▶ Directions for this task: Extract, without alteration, each line from the start of the listing to the line bearing "one plain mesh.".

[begin Supplied material]

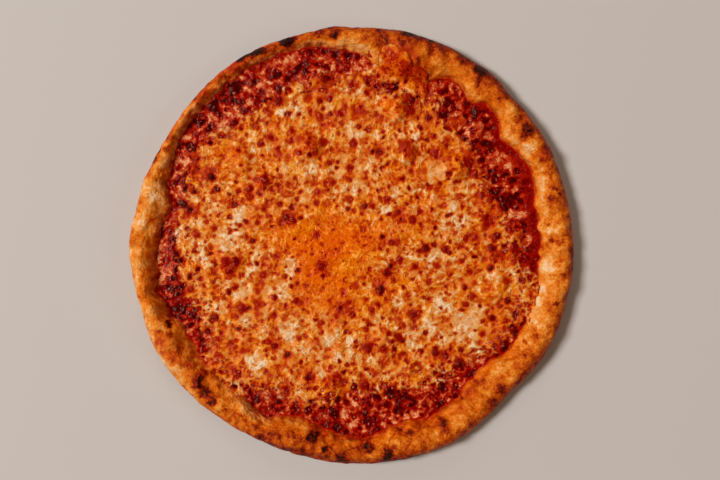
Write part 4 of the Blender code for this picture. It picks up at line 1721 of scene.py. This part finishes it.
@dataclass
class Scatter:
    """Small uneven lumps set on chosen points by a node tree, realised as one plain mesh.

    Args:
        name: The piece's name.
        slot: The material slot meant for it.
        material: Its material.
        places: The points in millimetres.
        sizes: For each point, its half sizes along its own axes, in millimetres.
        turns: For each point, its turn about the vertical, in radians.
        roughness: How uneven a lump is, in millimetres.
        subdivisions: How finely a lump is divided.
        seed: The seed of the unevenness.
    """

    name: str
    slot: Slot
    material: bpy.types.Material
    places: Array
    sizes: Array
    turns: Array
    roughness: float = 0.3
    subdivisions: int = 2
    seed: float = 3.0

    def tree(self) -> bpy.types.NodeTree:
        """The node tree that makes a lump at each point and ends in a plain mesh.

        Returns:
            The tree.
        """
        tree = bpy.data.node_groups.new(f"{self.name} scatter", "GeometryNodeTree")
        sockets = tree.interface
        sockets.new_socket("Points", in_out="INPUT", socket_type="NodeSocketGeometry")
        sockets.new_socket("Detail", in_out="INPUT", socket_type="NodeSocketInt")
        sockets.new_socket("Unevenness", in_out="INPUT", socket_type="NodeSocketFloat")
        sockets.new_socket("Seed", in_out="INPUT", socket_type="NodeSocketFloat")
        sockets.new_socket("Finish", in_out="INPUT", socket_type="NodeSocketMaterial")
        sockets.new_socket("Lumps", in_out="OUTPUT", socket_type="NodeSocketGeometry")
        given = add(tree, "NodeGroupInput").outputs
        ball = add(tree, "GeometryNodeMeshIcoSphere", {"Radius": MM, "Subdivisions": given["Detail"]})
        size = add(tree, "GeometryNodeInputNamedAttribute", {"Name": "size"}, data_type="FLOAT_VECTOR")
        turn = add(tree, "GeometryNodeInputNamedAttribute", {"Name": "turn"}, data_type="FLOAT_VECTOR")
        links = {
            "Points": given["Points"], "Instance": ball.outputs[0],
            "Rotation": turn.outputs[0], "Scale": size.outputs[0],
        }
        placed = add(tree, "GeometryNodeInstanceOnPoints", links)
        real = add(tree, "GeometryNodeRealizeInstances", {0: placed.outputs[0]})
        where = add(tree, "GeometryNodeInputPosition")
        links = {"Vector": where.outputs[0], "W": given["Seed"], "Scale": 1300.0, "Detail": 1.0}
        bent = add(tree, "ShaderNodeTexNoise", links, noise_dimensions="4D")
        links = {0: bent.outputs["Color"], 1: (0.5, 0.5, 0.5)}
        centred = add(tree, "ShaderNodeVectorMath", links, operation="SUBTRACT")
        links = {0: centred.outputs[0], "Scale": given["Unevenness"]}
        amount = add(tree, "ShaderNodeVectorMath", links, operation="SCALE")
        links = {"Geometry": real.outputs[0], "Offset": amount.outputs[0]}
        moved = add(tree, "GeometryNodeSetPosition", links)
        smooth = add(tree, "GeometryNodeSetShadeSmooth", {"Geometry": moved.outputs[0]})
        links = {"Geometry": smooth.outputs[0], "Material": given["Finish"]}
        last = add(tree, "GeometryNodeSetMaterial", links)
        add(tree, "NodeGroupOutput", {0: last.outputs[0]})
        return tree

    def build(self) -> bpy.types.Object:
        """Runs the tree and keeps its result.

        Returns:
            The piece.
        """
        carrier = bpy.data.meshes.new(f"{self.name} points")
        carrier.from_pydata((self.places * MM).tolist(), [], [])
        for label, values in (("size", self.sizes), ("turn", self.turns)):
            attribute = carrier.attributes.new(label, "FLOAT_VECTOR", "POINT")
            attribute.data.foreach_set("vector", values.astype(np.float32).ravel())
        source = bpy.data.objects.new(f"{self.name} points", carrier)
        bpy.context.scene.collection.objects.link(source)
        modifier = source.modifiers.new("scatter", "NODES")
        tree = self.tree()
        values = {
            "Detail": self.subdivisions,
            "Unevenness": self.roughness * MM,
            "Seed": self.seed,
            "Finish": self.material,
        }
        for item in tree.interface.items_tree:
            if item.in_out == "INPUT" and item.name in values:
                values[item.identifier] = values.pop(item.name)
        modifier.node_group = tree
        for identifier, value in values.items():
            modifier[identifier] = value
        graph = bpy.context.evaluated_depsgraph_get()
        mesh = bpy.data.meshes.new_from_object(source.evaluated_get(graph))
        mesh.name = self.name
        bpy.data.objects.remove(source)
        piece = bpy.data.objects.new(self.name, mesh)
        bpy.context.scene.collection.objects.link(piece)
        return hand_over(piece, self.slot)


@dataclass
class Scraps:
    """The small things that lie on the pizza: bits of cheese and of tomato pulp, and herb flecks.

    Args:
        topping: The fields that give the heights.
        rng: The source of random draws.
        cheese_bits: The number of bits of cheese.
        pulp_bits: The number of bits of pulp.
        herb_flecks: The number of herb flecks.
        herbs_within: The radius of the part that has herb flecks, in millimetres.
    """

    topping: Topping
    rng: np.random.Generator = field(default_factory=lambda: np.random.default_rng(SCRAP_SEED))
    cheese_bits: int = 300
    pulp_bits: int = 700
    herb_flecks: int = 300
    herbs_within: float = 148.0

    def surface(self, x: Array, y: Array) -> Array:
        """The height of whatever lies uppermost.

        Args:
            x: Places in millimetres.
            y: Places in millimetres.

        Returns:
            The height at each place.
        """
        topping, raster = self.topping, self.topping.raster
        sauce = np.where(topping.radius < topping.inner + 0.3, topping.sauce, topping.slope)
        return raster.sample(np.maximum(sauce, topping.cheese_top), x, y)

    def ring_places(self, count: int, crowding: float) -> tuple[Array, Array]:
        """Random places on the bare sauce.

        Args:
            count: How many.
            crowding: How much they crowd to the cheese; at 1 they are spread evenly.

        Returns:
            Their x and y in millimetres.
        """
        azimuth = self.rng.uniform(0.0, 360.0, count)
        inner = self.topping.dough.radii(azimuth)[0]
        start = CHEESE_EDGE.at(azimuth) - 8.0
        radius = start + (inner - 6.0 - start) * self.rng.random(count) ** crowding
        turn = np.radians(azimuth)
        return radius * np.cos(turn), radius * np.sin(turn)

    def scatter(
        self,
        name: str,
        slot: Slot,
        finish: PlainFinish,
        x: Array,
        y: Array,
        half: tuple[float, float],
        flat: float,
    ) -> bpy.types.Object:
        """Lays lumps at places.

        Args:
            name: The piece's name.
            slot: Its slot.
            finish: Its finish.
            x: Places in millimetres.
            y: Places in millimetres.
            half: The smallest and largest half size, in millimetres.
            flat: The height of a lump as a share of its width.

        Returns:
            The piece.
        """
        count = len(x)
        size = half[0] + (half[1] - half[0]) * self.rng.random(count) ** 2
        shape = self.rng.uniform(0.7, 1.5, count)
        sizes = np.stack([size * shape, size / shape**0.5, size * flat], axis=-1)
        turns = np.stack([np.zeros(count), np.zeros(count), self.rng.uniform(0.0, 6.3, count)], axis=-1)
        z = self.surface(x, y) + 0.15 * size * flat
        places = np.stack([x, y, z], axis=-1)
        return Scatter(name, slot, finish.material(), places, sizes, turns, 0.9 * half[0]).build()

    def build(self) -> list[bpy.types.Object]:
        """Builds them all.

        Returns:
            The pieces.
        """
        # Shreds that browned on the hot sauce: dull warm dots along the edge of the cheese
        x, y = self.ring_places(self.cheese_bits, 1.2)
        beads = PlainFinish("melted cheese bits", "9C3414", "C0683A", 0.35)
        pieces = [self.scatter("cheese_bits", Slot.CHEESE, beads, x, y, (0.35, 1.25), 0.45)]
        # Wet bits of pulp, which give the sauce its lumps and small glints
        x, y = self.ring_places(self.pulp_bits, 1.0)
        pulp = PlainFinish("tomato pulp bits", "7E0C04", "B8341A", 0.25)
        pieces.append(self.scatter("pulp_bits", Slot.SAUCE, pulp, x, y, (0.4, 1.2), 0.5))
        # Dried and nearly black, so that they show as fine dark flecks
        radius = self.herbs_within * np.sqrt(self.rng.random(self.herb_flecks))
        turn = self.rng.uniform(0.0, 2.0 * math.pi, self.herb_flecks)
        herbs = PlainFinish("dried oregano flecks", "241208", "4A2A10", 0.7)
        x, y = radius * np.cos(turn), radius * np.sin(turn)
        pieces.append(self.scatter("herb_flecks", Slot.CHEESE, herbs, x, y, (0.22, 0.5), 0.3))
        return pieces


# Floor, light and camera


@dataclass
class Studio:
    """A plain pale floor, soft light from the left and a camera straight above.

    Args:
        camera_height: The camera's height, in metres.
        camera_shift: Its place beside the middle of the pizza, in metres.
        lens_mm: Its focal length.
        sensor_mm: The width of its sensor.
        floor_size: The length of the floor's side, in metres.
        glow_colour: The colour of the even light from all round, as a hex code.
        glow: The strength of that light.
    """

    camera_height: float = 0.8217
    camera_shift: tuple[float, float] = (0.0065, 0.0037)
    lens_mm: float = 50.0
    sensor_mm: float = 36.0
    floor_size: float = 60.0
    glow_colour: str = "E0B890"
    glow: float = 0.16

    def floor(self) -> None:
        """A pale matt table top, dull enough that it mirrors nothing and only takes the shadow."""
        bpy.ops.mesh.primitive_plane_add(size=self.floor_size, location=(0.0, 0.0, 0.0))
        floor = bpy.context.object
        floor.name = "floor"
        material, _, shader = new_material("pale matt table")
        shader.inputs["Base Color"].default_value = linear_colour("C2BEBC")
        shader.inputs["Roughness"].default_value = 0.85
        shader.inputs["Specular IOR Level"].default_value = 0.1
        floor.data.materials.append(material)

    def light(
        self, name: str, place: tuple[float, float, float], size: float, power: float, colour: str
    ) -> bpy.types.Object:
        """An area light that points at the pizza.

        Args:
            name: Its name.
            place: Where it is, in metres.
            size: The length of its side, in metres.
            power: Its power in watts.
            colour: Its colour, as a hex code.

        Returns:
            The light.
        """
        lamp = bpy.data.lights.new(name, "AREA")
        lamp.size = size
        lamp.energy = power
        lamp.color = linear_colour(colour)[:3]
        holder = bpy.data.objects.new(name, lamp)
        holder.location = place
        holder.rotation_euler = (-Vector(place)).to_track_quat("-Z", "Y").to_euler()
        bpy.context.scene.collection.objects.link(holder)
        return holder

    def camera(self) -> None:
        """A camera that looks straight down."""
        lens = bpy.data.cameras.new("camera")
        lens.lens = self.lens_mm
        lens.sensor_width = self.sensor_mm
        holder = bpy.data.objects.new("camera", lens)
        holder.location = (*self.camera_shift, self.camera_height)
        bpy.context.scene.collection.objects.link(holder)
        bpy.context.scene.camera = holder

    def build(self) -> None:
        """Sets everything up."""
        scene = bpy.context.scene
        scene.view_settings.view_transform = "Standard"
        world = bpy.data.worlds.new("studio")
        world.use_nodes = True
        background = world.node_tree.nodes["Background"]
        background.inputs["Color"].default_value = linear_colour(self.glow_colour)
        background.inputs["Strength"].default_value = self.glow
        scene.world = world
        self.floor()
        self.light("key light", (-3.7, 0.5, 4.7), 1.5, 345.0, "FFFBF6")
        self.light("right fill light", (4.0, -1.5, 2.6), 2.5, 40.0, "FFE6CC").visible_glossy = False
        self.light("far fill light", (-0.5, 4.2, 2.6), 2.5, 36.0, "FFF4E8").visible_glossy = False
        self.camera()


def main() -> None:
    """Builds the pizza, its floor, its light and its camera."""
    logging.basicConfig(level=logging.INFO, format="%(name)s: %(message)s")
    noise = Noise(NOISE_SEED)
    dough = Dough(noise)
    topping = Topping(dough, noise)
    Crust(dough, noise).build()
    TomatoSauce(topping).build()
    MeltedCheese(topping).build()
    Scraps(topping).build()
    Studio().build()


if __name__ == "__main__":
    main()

[end Supplied material]

▶ Answer for the task:
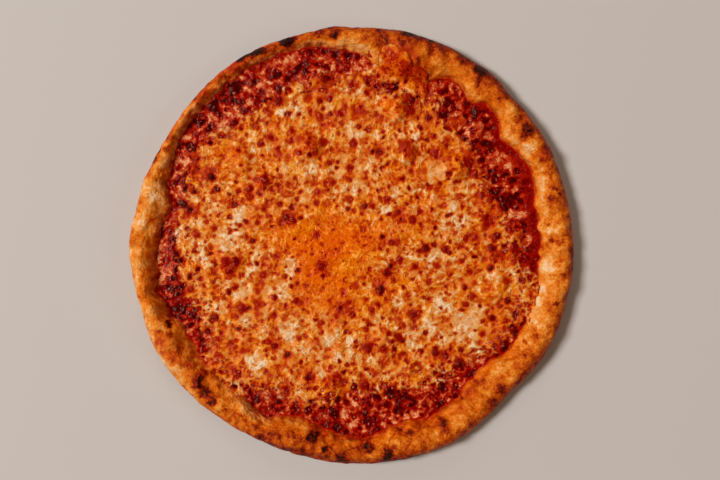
Write part 4 of the Blender code for this picture. It picks up at line 1721 of scene.py. This part finishes it.
@dataclass
class Scatter:
    """Small uneven lumps set on chosen points by a node tree, realised as one plain mesh.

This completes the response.